Ahora bien, cuando queremos simplemente cambiar un hábito como dejar de fumar, comer más sano o hacer más deporte, no necesariamente hemos de cambiar de barrio y de amigos, y por eso también resulta tan difícil y hemos de volcarnos en ello con toda nuestra fuerza de voluntad y todas las técnicas de automodificación de la conducta a nuestro alcance. La “iluminación” produce el empuje inicial, genera una cantidad de movimiento, pero frente a la deceleración que producen los obstáculos es necesaria una fuerza constante que mantenga la velocidad.

El asesoramiento filosófico tradicional puede hacer presente al sujeto las contradicciones entre sus principios o entre éstos y su forma de obrar, puede iluminarlo, pero eso no siempre basta para cambiar de conducta, de ahí que se necesite un proceso de coaching (o auto-coaching) en el que siempre se tengan presentes las razones del cambio y los objetivos a conseguir.
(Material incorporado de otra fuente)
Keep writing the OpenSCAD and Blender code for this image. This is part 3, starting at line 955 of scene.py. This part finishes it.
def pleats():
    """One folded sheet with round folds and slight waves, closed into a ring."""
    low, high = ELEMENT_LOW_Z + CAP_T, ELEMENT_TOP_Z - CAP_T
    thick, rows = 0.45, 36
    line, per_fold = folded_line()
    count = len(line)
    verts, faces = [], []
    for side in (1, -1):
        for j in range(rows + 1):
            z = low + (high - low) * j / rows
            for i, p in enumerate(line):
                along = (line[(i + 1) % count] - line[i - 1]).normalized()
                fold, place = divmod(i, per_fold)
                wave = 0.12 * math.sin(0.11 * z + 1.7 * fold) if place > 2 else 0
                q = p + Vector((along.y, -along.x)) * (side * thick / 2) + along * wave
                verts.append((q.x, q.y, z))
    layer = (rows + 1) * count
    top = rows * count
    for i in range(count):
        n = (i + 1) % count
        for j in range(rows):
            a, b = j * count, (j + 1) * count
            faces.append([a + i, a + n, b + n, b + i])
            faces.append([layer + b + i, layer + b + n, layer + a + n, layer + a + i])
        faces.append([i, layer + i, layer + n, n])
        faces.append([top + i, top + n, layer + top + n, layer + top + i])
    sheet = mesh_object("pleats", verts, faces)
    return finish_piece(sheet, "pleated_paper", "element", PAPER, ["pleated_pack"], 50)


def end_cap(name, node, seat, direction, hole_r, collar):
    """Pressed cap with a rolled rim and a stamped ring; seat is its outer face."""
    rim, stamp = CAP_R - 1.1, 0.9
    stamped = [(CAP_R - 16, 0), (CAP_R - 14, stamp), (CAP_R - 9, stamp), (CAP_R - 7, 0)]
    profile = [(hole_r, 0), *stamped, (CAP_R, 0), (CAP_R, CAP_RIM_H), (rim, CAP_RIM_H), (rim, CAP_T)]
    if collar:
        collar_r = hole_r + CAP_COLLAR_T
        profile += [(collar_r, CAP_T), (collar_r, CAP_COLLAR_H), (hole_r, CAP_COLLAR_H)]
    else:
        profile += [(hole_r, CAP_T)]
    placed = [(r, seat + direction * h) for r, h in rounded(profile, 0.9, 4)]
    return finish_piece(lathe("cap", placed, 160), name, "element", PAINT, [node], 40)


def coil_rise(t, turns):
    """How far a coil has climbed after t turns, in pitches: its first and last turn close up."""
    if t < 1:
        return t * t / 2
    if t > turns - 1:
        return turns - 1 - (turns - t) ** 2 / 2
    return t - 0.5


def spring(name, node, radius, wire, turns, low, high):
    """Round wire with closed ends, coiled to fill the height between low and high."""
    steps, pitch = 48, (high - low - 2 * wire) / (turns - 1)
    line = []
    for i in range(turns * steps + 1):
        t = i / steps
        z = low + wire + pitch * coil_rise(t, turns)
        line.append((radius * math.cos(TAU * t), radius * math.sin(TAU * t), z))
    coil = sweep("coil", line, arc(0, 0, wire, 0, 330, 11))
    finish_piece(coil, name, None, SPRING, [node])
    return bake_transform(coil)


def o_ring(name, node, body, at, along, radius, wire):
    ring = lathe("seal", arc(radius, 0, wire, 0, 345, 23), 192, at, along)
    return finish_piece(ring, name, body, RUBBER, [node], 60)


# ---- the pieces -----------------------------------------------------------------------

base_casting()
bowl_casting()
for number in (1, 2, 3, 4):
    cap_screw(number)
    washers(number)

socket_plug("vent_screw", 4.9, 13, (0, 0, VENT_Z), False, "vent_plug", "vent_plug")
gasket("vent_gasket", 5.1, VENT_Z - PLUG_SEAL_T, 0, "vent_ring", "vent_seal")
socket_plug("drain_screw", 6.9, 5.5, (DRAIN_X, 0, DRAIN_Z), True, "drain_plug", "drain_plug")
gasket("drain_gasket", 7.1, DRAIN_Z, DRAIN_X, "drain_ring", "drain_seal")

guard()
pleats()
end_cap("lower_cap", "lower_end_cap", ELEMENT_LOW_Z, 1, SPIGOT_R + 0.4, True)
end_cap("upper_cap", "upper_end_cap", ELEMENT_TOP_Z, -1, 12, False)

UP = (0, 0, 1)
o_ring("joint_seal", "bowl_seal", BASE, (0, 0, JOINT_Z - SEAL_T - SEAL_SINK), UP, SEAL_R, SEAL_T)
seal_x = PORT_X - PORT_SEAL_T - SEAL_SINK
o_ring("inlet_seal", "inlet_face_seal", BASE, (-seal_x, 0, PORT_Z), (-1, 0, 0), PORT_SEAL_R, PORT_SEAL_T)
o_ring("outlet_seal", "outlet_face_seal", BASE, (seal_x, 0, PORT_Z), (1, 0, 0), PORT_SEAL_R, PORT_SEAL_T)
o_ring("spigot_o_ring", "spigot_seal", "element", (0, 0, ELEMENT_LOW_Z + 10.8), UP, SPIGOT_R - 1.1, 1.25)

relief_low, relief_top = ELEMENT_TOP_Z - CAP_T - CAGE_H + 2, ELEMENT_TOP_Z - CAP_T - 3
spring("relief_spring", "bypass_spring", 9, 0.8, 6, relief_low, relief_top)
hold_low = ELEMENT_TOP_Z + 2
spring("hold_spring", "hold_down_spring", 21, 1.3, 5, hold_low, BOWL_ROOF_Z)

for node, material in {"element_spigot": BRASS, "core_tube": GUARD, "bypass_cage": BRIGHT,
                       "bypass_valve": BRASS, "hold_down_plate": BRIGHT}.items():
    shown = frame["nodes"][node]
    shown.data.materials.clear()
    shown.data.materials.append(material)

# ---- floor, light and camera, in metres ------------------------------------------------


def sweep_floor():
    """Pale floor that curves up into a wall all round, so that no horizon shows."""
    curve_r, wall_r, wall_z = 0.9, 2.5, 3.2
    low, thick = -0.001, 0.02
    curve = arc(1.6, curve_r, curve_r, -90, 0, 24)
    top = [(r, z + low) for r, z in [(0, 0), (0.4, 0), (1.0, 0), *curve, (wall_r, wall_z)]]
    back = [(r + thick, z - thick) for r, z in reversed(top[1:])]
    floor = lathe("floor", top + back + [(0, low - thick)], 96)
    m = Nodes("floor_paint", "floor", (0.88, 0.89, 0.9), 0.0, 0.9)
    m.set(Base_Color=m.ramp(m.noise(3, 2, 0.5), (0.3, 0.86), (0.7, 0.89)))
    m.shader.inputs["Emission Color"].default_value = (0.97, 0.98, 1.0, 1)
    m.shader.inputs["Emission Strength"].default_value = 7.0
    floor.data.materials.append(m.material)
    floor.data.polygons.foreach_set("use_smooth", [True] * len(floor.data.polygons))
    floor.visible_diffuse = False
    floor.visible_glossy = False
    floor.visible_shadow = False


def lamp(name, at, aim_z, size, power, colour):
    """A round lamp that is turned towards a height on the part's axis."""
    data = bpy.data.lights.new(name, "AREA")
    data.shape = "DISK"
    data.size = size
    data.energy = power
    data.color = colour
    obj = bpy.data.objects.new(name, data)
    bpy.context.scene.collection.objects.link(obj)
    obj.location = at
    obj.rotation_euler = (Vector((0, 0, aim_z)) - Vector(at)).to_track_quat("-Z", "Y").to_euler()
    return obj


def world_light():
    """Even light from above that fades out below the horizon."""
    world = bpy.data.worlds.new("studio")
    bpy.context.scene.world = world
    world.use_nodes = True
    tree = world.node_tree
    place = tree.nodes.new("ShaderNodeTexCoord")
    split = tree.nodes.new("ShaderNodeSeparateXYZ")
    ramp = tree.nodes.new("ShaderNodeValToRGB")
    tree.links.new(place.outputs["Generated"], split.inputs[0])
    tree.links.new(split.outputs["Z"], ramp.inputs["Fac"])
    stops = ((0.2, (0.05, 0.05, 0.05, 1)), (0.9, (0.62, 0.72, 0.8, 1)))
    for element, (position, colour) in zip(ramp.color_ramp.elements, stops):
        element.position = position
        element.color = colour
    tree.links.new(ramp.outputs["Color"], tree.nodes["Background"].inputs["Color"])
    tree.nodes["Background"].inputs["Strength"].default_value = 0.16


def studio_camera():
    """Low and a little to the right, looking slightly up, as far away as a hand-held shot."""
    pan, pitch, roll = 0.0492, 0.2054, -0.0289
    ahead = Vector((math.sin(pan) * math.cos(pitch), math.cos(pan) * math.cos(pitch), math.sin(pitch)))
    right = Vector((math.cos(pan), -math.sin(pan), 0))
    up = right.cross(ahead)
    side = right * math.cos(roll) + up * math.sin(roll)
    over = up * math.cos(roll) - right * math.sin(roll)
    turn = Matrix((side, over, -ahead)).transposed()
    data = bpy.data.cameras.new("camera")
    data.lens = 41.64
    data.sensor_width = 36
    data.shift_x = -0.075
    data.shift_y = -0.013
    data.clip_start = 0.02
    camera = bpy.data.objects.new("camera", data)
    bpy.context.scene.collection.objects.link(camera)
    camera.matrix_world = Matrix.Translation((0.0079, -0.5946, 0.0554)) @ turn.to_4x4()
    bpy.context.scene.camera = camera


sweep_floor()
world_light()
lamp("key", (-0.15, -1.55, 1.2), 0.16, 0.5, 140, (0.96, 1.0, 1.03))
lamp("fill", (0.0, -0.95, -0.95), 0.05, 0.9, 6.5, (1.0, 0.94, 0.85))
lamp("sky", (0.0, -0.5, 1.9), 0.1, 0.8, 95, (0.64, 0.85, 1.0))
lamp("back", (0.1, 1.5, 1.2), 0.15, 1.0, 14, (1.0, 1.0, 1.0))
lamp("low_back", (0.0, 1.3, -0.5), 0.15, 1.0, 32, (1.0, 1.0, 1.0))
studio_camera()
Por ello tampoco es irrelevante que entre las escuelas de filosofía práctica, filosofía para la vida, se encontraran auténticas sectas cerradas, como el Jardín de Epicuro, donde el iluminado podía apartarse del entorno social y llevar una vida acorde a las enseñanzas del maestro.

Ciertamente todo esto poco tiene que ver con el concepto oriental o místico de iluminación, donde el iluminado ya no necesita pertenecer a una secta o a una escuela porque ha alcanzado la sabiduría plena, de hecho no necesita siquiera cambiar de hábitos:

Cuando el Maestro de Zen alcanzó la iluminación, escribió lo siguiente para celebrarlo:

«¡Oh, prodigio maravilloso: Puedo cortar madera y sacar agua del pozo!».

[…] Una vez alcanzada la iluminación, en realidad no cambia nada. Todo sigue siendo igual. Lo que ocurre es que entonces el corazón se llena de asombro. […] La vida no prosigue de manera
diferente. Puede uno ser tan variable o tan ecuánime, tan prudente o tan alocado como antes. Pero sí existe una diferencia importante: ahora puede uno ver todas las cosas de diferente modo. Está uno como más distanciado de todo ello. Y el corazón se llena de asombro.

Esta es la esencia de la contemplación: la capacidad de asombro. […] el contemplativo iluminado sigue cortando madera y sacando agua del  pozo.  […] Y ésta es prerrogativa del niño, que con tanta frecuencia se asombra. Por eso se encuentra tan a sus anchas en el Reino de los Cielos.
Anthony de Mello, El Canto del Pájaro.

Sin embargo, para nosotros los occidentales, alcanzar la sabiduría es alcanzar un nuevo modo de vida. Y para los que nos dedicamos a la filosofía práctica el saber es un saber hacer, un hacer bien y un hacer el bien. La mera contemplación es un lujo o, como mucho, un estadio previo a la acción: contemplamos el mundo y nos contemplamos a nosotros mismos para cambiarlo y cambiarnos.

De todos modos siempre podremos contemplarnos en nuestras actividades de cambio y asombrarnos de ello.